Start of DATA SUPPLIED

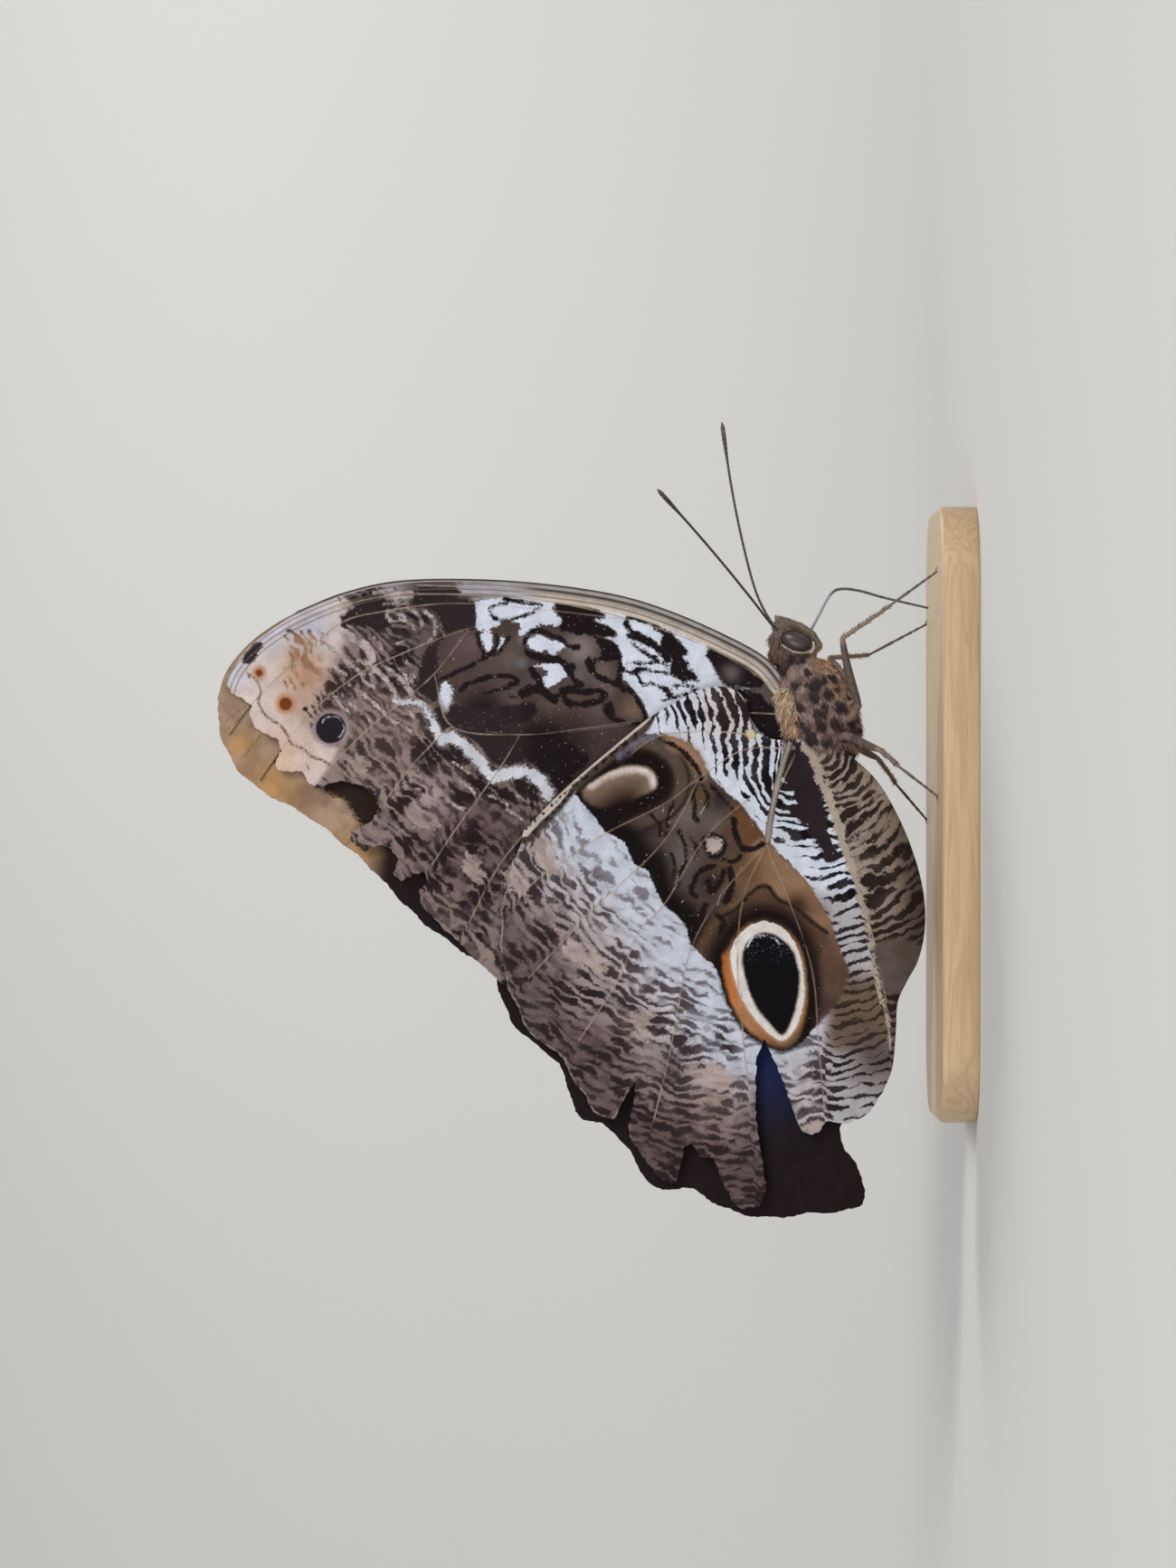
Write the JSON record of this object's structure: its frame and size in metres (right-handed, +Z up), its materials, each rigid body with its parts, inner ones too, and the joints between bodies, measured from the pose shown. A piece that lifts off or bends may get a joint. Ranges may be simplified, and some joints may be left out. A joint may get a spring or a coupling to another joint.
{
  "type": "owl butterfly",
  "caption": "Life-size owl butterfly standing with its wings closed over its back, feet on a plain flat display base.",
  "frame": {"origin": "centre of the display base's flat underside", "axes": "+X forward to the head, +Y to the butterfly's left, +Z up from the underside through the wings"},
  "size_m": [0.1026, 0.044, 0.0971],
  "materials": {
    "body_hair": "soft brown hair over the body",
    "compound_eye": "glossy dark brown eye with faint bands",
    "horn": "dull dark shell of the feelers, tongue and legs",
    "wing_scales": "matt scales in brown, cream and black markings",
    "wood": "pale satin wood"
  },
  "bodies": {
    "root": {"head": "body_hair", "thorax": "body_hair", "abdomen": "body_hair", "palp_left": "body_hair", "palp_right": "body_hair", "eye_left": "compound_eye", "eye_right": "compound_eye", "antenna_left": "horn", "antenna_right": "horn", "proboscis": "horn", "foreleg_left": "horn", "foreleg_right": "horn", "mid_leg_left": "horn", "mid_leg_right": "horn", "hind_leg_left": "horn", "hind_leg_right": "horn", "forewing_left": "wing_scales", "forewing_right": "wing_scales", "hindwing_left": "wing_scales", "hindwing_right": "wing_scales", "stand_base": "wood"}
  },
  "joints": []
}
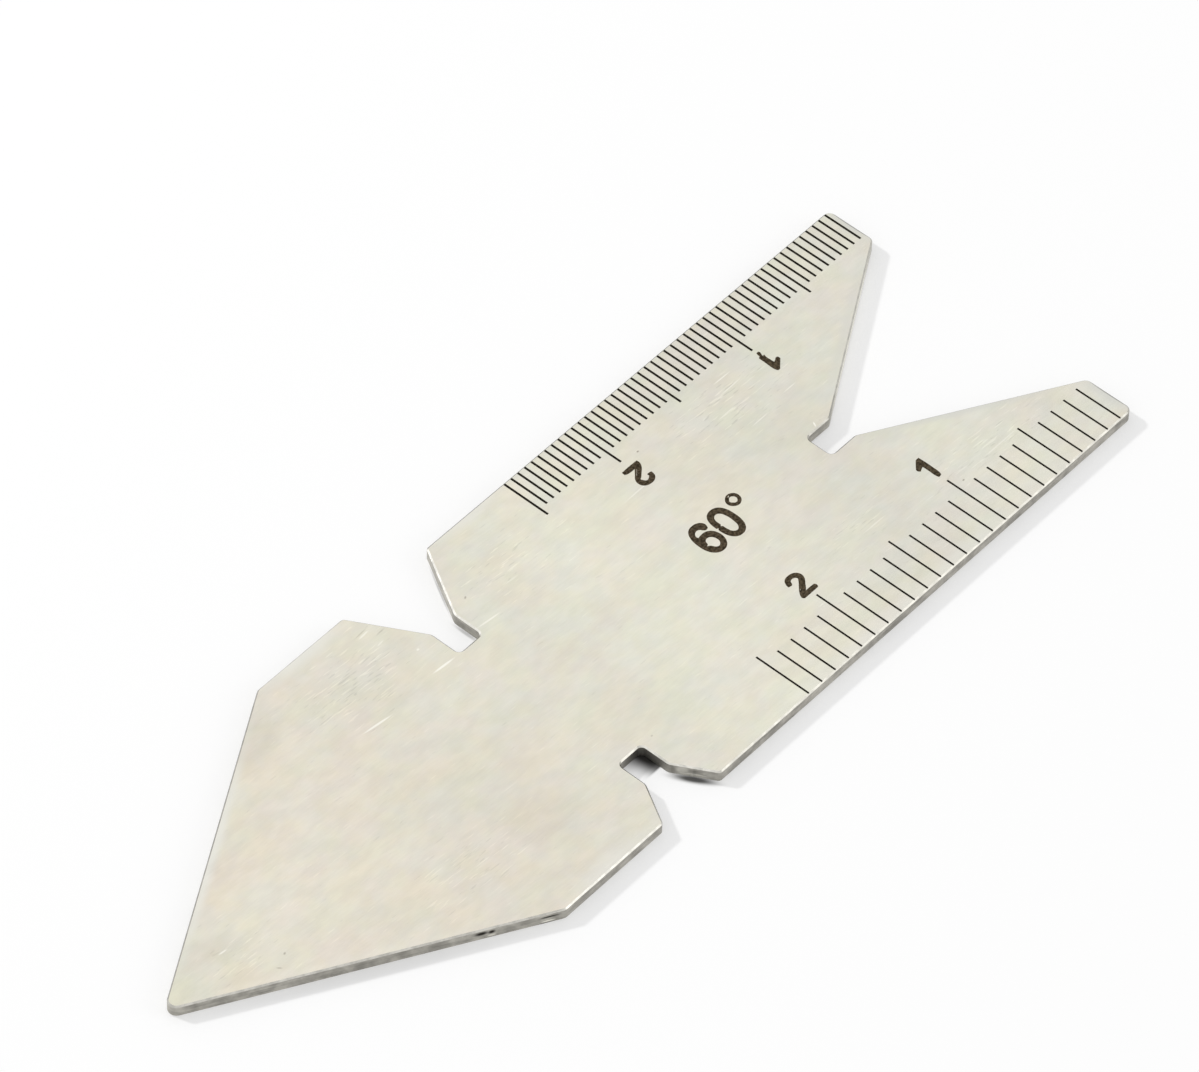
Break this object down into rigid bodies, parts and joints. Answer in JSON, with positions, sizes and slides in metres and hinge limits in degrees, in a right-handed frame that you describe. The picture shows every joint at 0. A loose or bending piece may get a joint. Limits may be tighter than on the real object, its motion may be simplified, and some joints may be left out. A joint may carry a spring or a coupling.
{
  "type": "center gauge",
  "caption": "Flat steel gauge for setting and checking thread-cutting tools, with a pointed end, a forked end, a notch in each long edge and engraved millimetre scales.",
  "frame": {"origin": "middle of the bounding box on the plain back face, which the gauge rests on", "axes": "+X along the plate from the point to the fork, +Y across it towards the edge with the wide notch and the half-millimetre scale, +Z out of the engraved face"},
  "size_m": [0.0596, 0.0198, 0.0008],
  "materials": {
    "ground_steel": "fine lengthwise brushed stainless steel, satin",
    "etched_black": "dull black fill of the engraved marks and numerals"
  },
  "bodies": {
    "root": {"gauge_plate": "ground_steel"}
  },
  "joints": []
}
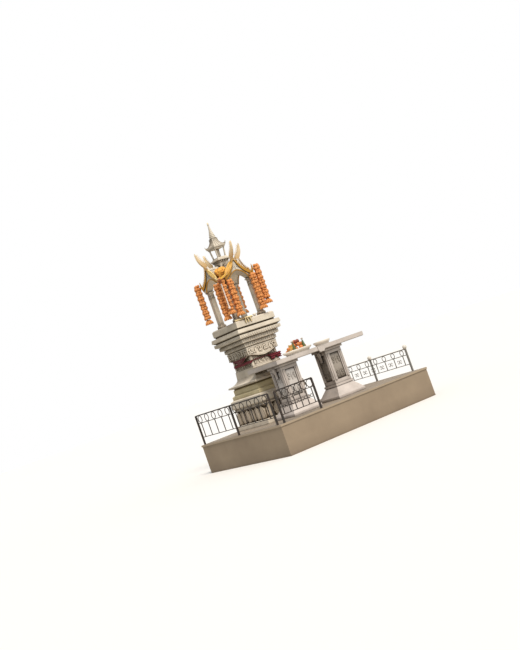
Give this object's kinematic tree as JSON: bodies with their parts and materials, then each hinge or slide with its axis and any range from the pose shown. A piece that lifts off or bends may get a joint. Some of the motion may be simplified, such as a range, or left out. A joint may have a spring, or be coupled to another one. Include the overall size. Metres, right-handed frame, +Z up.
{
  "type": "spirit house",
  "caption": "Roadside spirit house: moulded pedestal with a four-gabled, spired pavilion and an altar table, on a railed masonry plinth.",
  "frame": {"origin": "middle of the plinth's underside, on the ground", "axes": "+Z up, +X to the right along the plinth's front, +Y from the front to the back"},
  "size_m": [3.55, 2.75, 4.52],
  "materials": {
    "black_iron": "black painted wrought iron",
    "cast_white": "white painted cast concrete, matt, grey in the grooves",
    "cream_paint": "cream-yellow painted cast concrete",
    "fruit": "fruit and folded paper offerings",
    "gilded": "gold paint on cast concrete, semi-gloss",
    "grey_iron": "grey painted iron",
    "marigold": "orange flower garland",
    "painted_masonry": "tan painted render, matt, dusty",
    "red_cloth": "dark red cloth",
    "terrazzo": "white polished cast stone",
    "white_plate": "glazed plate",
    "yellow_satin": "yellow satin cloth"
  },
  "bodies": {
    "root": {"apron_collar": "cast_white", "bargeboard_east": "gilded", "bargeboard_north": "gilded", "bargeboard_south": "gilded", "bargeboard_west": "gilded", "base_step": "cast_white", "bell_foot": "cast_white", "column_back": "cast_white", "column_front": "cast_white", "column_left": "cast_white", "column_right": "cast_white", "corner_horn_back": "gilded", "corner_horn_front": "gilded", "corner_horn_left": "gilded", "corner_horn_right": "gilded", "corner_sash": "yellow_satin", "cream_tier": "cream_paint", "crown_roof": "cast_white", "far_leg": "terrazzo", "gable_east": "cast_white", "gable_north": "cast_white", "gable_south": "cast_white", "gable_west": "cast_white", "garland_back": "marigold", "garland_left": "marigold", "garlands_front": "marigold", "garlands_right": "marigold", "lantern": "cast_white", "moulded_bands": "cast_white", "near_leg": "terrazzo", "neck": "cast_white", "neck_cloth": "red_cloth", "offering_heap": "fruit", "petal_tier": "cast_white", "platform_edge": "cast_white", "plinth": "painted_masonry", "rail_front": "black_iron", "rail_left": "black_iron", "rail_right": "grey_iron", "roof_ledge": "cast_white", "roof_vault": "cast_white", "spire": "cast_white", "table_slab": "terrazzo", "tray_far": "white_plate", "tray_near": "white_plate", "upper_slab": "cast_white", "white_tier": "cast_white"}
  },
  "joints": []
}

End of DATA SUPPLIED

- JOB -
Repeat every line of the data, exactly and in full.

- RESPONSE -
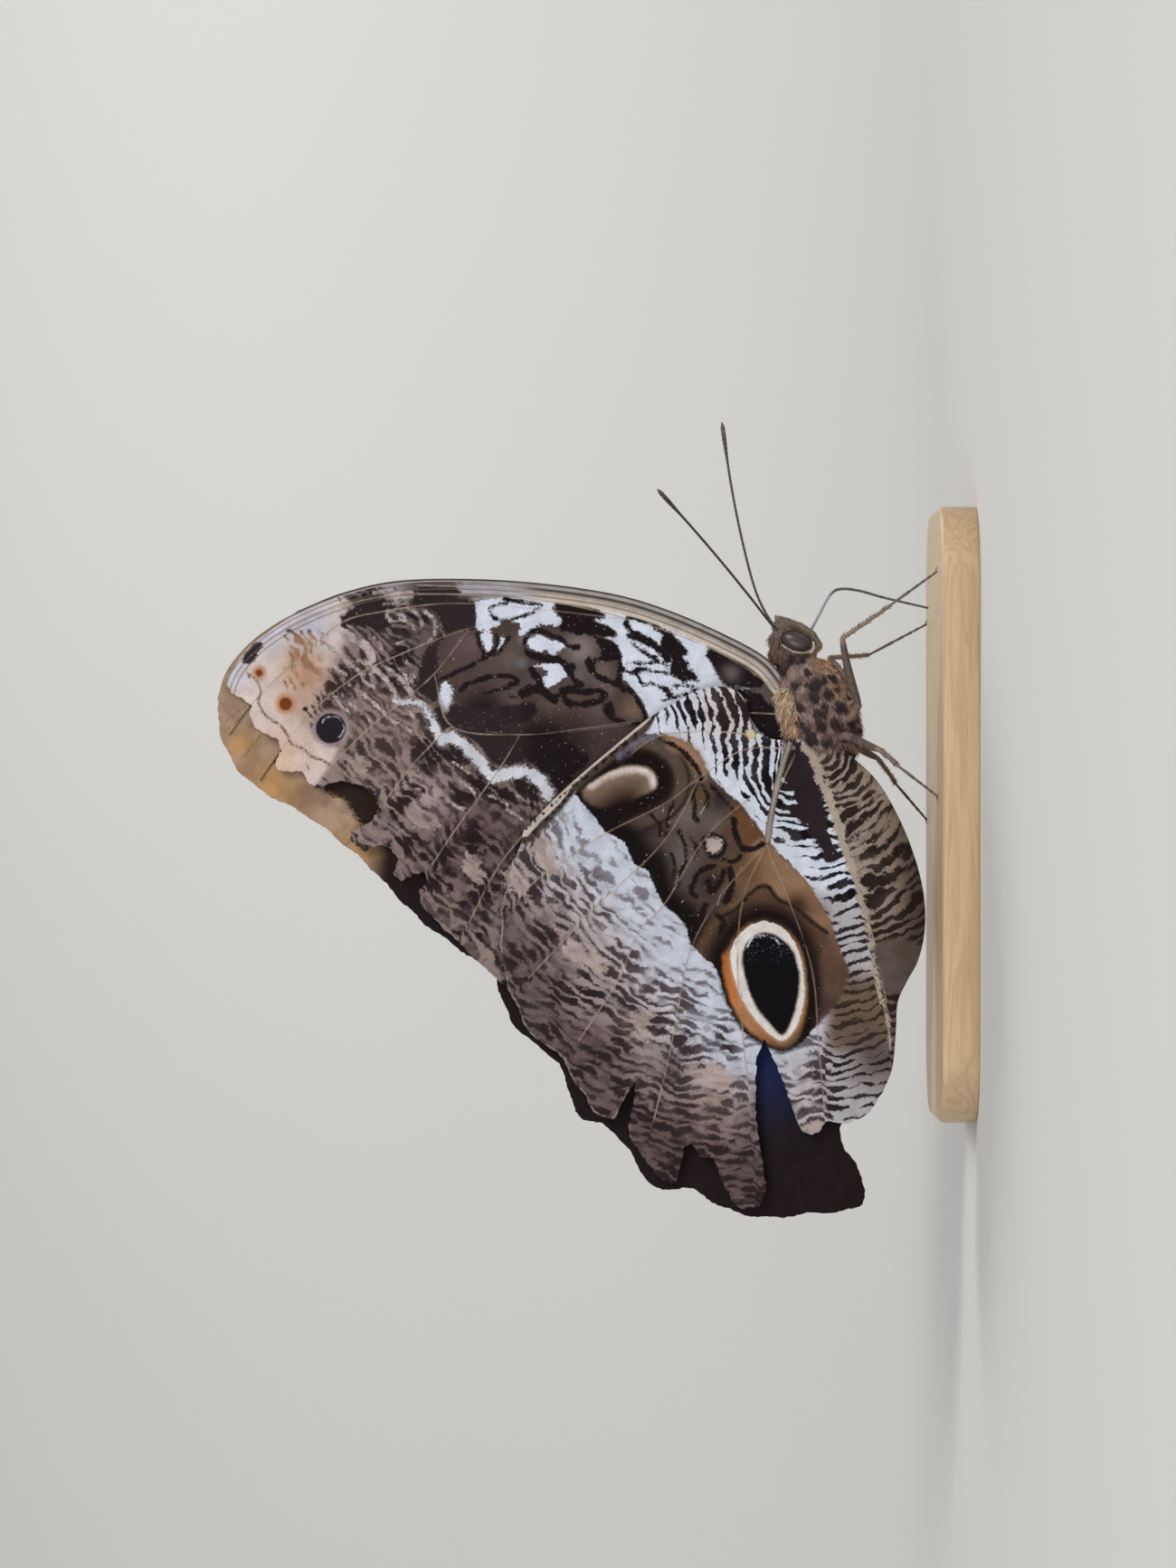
Write the JSON record of this object's structure: its frame and size in metres (right-handed, +Z up), its materials, each rigid body with its parts, inner ones too, and the joints between bodies, measured from the pose shown. A piece that lifts off or bends may get a joint. Ranges may be simplified, and some joints may be left out. A joint may get a spring or a coupling to another joint.
{
  "type": "owl butterfly",
  "caption": "Life-size owl butterfly standing with its wings closed over its back, feet on a plain flat display base.",
  "frame": {"origin": "centre of the display base's flat underside", "axes": "+X forward to the head, +Y to the butterfly's left, +Z up from the underside through the wings"},
  "size_m": [0.1026, 0.044, 0.0971],
  "materials": {
    "body_hair": "soft brown hair over the body",
    "compound_eye": "glossy dark brown eye with faint bands",
    "horn": "dull dark shell of the feelers, tongue and legs",
    "wing_scales": "matt scales in brown, cream and black markings",
    "wood": "pale satin wood"
  },
  "bodies": {
    "root": {"head": "body_hair", "thorax": "body_hair", "abdomen": "body_hair", "palp_left": "body_hair", "palp_right": "body_hair", "eye_left": "compound_eye", "eye_right": "compound_eye", "antenna_left": "horn", "antenna_right": "horn", "proboscis": "horn", "foreleg_left": "horn", "foreleg_right": "horn", "mid_leg_left": "horn", "mid_leg_right": "horn", "hind_leg_left": "horn", "hind_leg_right": "horn", "forewing_left": "wing_scales", "forewing_right": "wing_scales", "hindwing_left": "wing_scales", "hindwing_right": "wing_scales", "stand_base": "wood"}
  },
  "joints": []
}
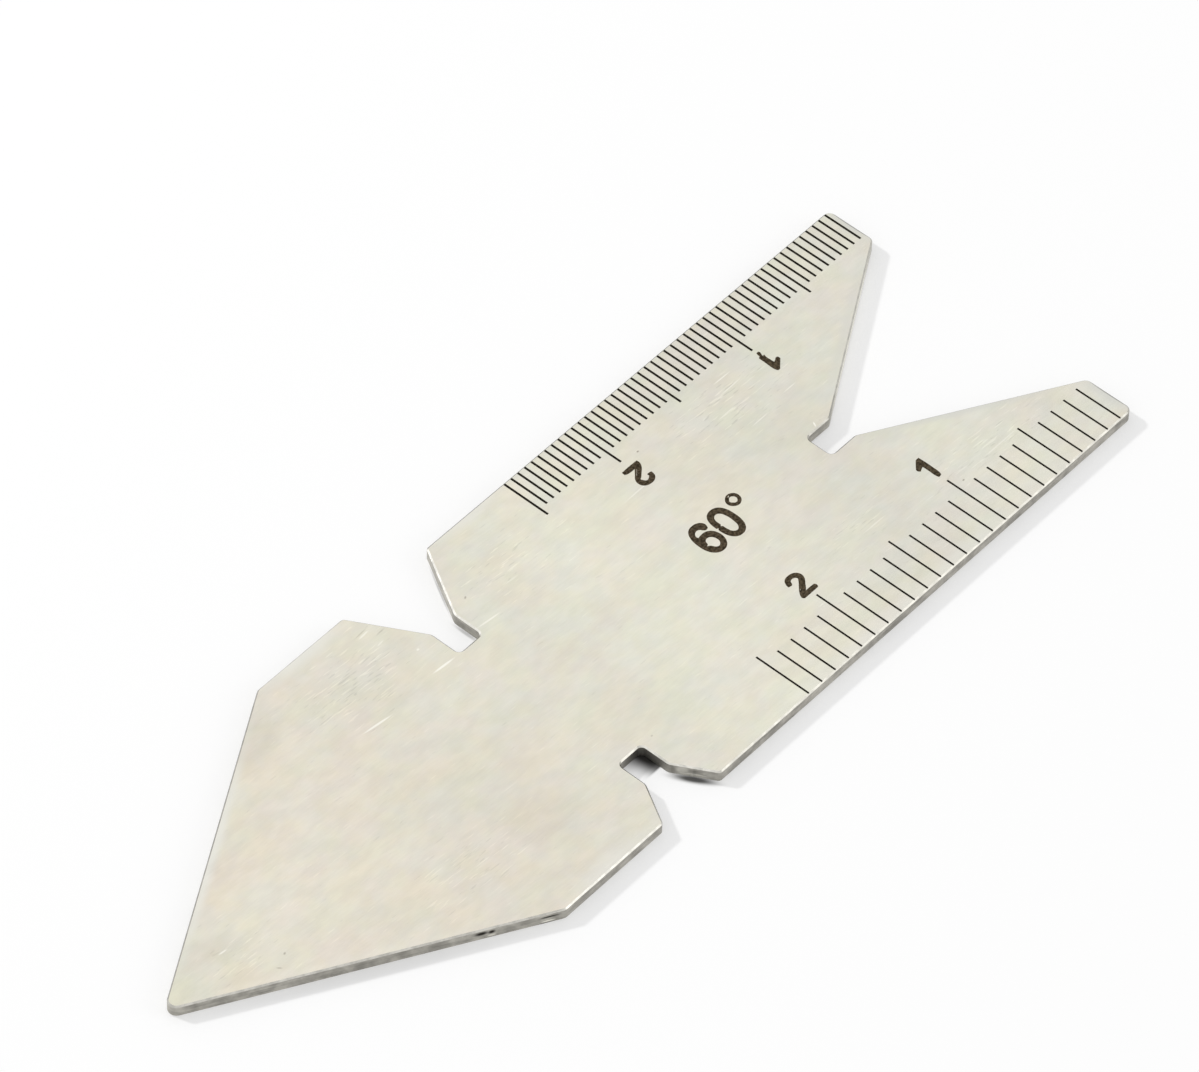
Break this object down into rigid bodies, parts and joints. Answer in JSON, with positions, sizes and slides in metres and hinge limits in degrees, in a right-handed frame that you describe. The picture shows every joint at 0. A loose or bending piece may get a joint. Limits may be tighter than on the real object, its motion may be simplified, and some joints may be left out. A joint may carry a spring or a coupling.
{
  "type": "center gauge",
  "caption": "Flat steel gauge for setting and checking thread-cutting tools, with a pointed end, a forked end, a notch in each long edge and engraved millimetre scales.",
  "frame": {"origin": "middle of the bounding box on the plain back face, which the gauge rests on", "axes": "+X along the plate from the point to the fork, +Y across it towards the edge with the wide notch and the half-millimetre scale, +Z out of the engraved face"},
  "size_m": [0.0596, 0.0198, 0.0008],
  "materials": {
    "ground_steel": "fine lengthwise brushed stainless steel, satin",
    "etched_black": "dull black fill of the engraved marks and numerals"
  },
  "bodies": {
    "root": {"gauge_plate": "ground_steel"}
  },
  "joints": []
}
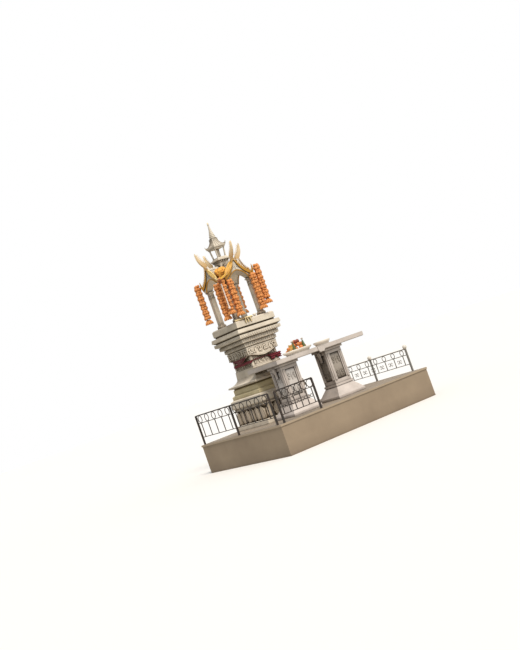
Give this object's kinematic tree as JSON: bodies with their parts and materials, then each hinge or slide with its axis and any range from the pose shown. A piece that lifts off or bends may get a joint. Some of the motion may be simplified, such as a range, or left out. A joint may have a spring, or be coupled to another one. Include the overall size. Metres, right-handed frame, +Z up.
{
  "type": "spirit house",
  "caption": "Roadside spirit house: moulded pedestal with a four-gabled, spired pavilion and an altar table, on a railed masonry plinth.",
  "frame": {"origin": "middle of the plinth's underside, on the ground", "axes": "+Z up, +X to the right along the plinth's front, +Y from the front to the back"},
  "size_m": [3.55, 2.75, 4.52],
  "materials": {
    "black_iron": "black painted wrought iron",
    "cast_white": "white painted cast concrete, matt, grey in the grooves",
    "cream_paint": "cream-yellow painted cast concrete",
    "fruit": "fruit and folded paper offerings",
    "gilded": "gold paint on cast concrete, semi-gloss",
    "grey_iron": "grey painted iron",
    "marigold": "orange flower garland",
    "painted_masonry": "tan painted render, matt, dusty",
    "red_cloth": "dark red cloth",
    "terrazzo": "white polished cast stone",
    "white_plate": "glazed plate",
    "yellow_satin": "yellow satin cloth"
  },
  "bodies": {
    "root": {"apron_collar": "cast_white", "bargeboard_east": "gilded", "bargeboard_north": "gilded", "bargeboard_south": "gilded", "bargeboard_west": "gilded", "base_step": "cast_white", "bell_foot": "cast_white", "column_back": "cast_white", "column_front": "cast_white", "column_left": "cast_white", "column_right": "cast_white", "corner_horn_back": "gilded", "corner_horn_front": "gilded", "corner_horn_left": "gilded", "corner_horn_right": "gilded", "corner_sash": "yellow_satin", "cream_tier": "cream_paint", "crown_roof": "cast_white", "far_leg": "terrazzo", "gable_east": "cast_white", "gable_north": "cast_white", "gable_south": "cast_white", "gable_west": "cast_white", "garland_back": "marigold", "garland_left": "marigold", "garlands_front": "marigold", "garlands_right": "marigold", "lantern": "cast_white", "moulded_bands": "cast_white", "near_leg": "terrazzo", "neck": "cast_white", "neck_cloth": "red_cloth", "offering_heap": "fruit", "petal_tier": "cast_white", "platform_edge": "cast_white", "plinth": "painted_masonry", "rail_front": "black_iron", "rail_left": "black_iron", "rail_right": "grey_iron", "roof_ledge": "cast_white", "roof_vault": "cast_white", "spire": "cast_white", "table_slab": "terrazzo", "tray_far": "white_plate", "tray_near": "white_plate", "upper_slab": "cast_white", "white_tier": "cast_white"}
  },
  "joints": []
}